What if we create an ECS-specific schema that has everything laid out exactly the way ECS would want it laid out? ECS from what I can tell is a one-schema-to-rule-them-all approach, so in *theory*, having one ECS schema would cover everything. We could then just have a client_error stream, which is using the ECS schema.

Are we planning to have a level of compatibility between events going into Logstash and into other back-ends?

Interesting idea! However, there are some Event Platform specifics that we'd need to handle, mainly meta.stream, meta.dt, $schema, http.client_ip (not in this schema) and http.request_headers['user-agent']. These are all touched by EventGate and/or the Hive ingestion pipeline.

We can't do much about $schema and meta.* fields, but we could potentially refactor all schemas to conform to ECS for http.* and also any other future conventions we might need to adopt.

Refactoring http.* would be a lot of work, but not toooooooo bad. We'd probably have to have EventGate and Hive ingestion support both formats for a very long time, and fill in e.g. both request_headers['user-agent'] and request.headers['user-agent'] if they exist. We already do something similar to handle the differences in legacy EventLogging schemas, I guess we can just keep tacking on more conditional logic. :/

@jlinehan @Ottomata see we haven't touched this ticket in December? Anything we need to action here or can we close out?

I can't recall if we made any real decisions on what to do here. There is an issue with what ElasticSearch index is used for event streams that go there; we need to make sure that any given index doesn't have field naming conflicts. This means that we can't use the ElasticSearch index that is used for regular logs for the event platform streams; as the http field (and maybe others?) conflict. There was an idea of making a dedicated index for Event Platform streams, but I'm not sure if that was agreed upon.

I'd personally prefer not to change existent Event Platform schema fields to conform to ECS (BTW there is also a similar effort to rename some things driven by the Arch and Enterprise teams), but we should do our best to conform as much as possible for new fields, especially those in Metrics Platform's 'monoschema'.

Thinking back to the last discussion, I was under the impression it was better to update the eventstreams schema to closer fit ECS sooner rather than later. The risk, IIRC, was it would be more difficult to change later once adoption had ramped up.

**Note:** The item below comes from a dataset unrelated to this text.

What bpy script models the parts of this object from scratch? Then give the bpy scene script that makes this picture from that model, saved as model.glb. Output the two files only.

Some change had been proposed but it hasn't seen much love for a while: https://gerrit.wikimedia.org/r/c/schemas/event/primary/+/647025

Are we past the point where the schema can be amended? Is there external schema work ("monoschema"?) pushing for a specific way of organizing log data?

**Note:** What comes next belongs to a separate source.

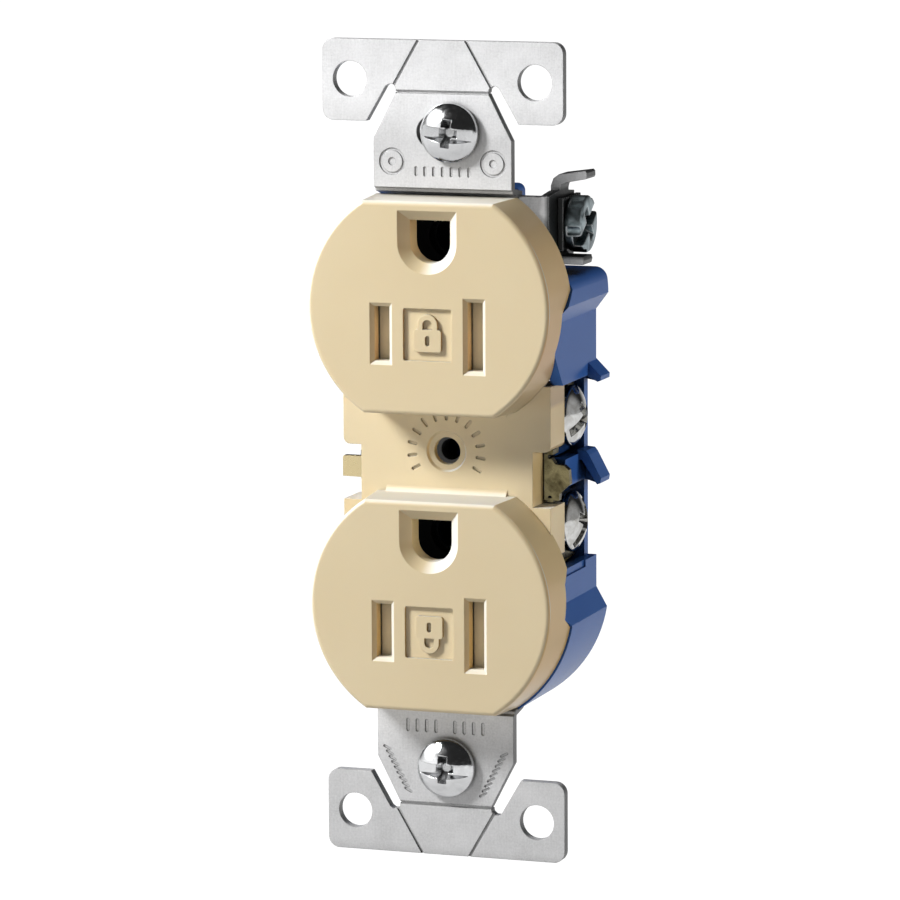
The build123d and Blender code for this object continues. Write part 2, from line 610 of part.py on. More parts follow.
with BuildPart() as mounting_strap:
    # both ends, each with two break-off ears
    for end in (1, -1):
        with BuildSketch(at_y(STRAP_T)):
            with Locations((0, end * (STRAP_HALF + EAR_BOTTOM) / 2)):
                RectangleRounded(2 * EAR_X, STRAP_HALF - EAR_BOTTOM, EAR_ROUND)
            with BuildLine():
                Polyline(*flip(both_halves(NECK), z=end), close=True)
            make_face()
            for side in (-1, 1):
                with BuildLine():
                    Polyline(*flip(EAR_SLIT, x=side, z=end), close=True)
                make_face(mode=Mode.SUBTRACT)
                with Locations((side * EAR_HOLE_X, end * EAR_HOLE_Z)):
                    Circle(EAR_HOLE_R, mode=Mode.SUBTRACT)
            with Locations((0, end * SCREW_Z)):
                SlotOverall(SLOT_L, SLOT_W, mode=Mode.SUBTRACT)
        extrude(amount=STRAP_T)
        # step back behind the cover
        with BuildSketch(at_x(-NECK_X)):
            with BuildLine():
                Polyline(*flip(JOG, z=end), close=True)
            make_face()
        extrude(amount=2 * NECK_X)
    # middle part between the contacts
    with BuildSketch(at_y(SPINE_BACK)):
        with BuildLine():
            Polyline(*both_halves(SPINE), close=True)
        make_face()
    extrude(amount=STRAP_T)
    # ground tab: front leaf, web, and its two lugs
    for plane, outline, thickness in (
        (at_y(SPINE_BACK), TAB_LEAF, STRAP_T),
        (at_x(TAB_X), TAB_WEB, TAB_T),
        (at_y(11.2), UPPER_LUG, LUG_W),
        (at_y(9.8), LOWER_LUG, LUG_W),
    ):
        with BuildSketch(plane):
            with BuildLine():
                Polyline(*outline, close=True)
            make_face()
        extrude(amount=thickness)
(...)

There are still things we can do on our end to help, but I am out of the loop if the plan has evolved since December.

Right, I think the work on that just stalled and never got done. @jlinehan?

That patch still will still have a conflict with the http field. That one is harder to resolve since it is used by a lot of other event schemas too. Am remembering now, this patch was to get the client error logging schema as in line as possible.

ldelench_wmf lowered the priority of this task from Medium to Low.Aug 23 2021, 2:14 PM

Does T272238: Elasticsearch and Kibana are switching to non-OSI-approved SSPL licence affect whether we want to move forward with this?

At this time, the Observability team has no plans to abandon the ECS project.